Les Saturations sont réalisées à partir de calques numériques translucides.
– Les séries Saturation (arbre tordu) —16 éléments—, et Saturation (Château d’If) —48 éléments—, superposent une image à elle-même en la traduisant de différentes manières avec des filtres infographiques ordinaires : net, flou, pixellisé. La transparence variable et la saturation plus ou moins dense donnent à chaque élément de la série un espace singulier.
– Chaque Saturation domestique est unique. Elle est composée des 50 premiers documents prélevés sur Google-images et correspondant à un mot un jour donné. Ils sont superposés en transparence et tous visibles simultanément.

Impression numérique sur papier mat ou aquarelle (81×60 cm maxi).

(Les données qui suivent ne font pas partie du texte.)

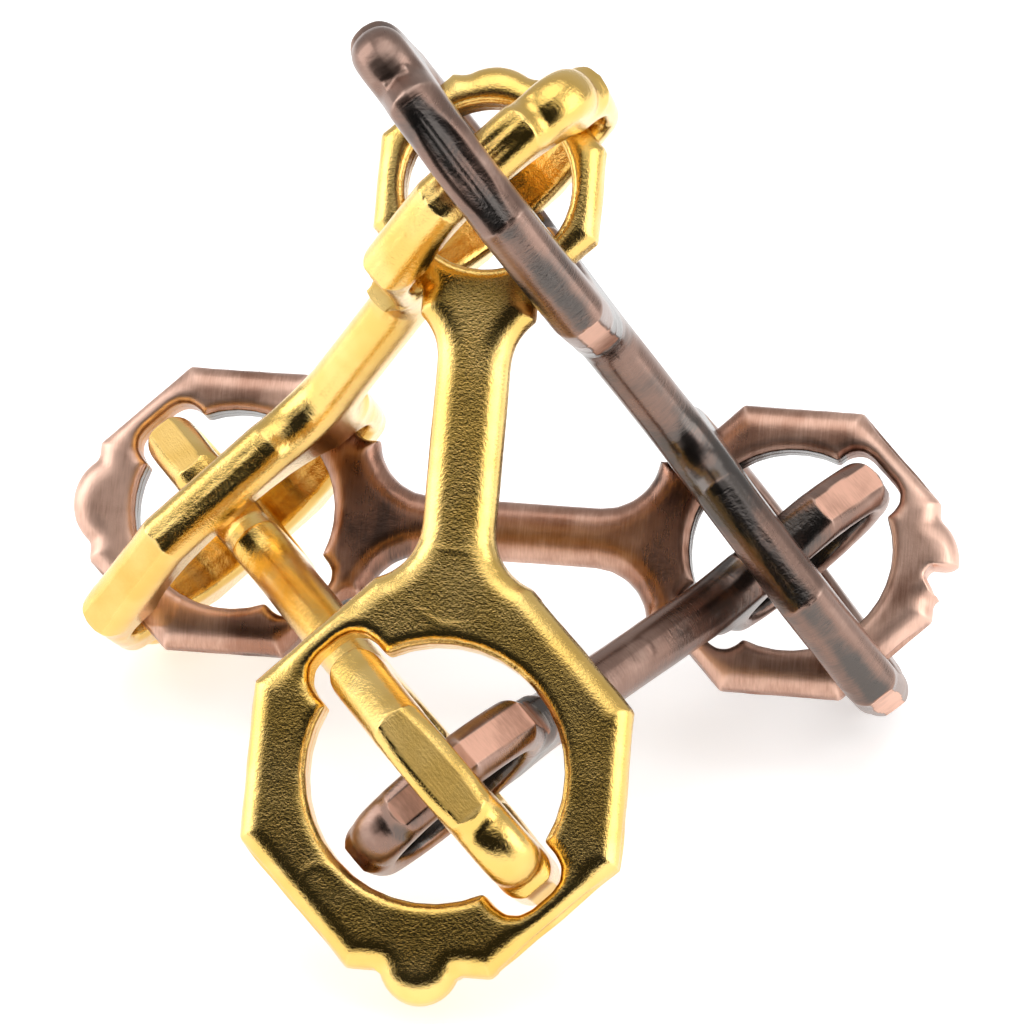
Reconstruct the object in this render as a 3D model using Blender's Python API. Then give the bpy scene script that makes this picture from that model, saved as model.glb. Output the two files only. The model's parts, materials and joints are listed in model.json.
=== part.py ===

« Il y avait seulement trois semaines qu’il s’était découvert ce pouvoir. Un dimanche matin où il regardait d’un œil morne la télévision dans le séjour, le son coupé, il s’était soudain aperçu qu’il avait si complètement accepté et assimilé la forme matérielle du meuble en plastique qu’il n’arrivait plus à se rappeler sa fonction. Il lui avait fallu un effort mental considérable pour reprendre ses esprits et identifier à nouveau le téléviseur. Intéressé par ce phénomène, il avait expérimenté son pouvoir sur d’autres objets et découvert qu’il réussissait tout particulièrement avec ceux qui étaient surchargés d’associations, comme les machines à laver, les voitures et autres bien de consommation. Débarrassés de leur alluvions de slogans publicitaires et de leurs connotations de prestige, ils conservaient avec la réalité un lien si ténu qu’il n’avait pas grand mal a les oblitérer totalement.

L’effet était similaire à celui de la mescaline et d’autres hallucinogènes, sous l’influence desquels des creux dans un coussin deviennent aussi nets que des cratères lunaires, et les plis des rideaux des ondulations dans les vagues de l’éternité.

(…)

Satisfait d’avoir oblitéré le Village et le jardin, Faulkner commença à déconstruire la maison. Ici, les objets qui l’entouraient étaient plus familiers ; c’étaient des extensions de lui même intensément personnalisées. Il s’attaqua d’abord au mobilier de la véranda, transformant les fauteuils tubulaires et la table au plateau de verre en un trio de serpentins verts involutés, puis, tournant légèrement la tête, il choisit le téléviseur installé à sa droite dans le séjour. Il ne s’accrochait que mollement à son identité, et Faulkner n’eut aucun mal, en brouillant sa mise au point mentale, à réduire le coffret de plastique brun, veiné pour imiter le bois, à une tache amorphe et floue ».

J.G. Ballard, « L’homme saturé » (1961, trad. Alain Dorémieux ), Nouvelles complètes Volume 1 (1956-1962), Tristram, 2008 (pp.423-427).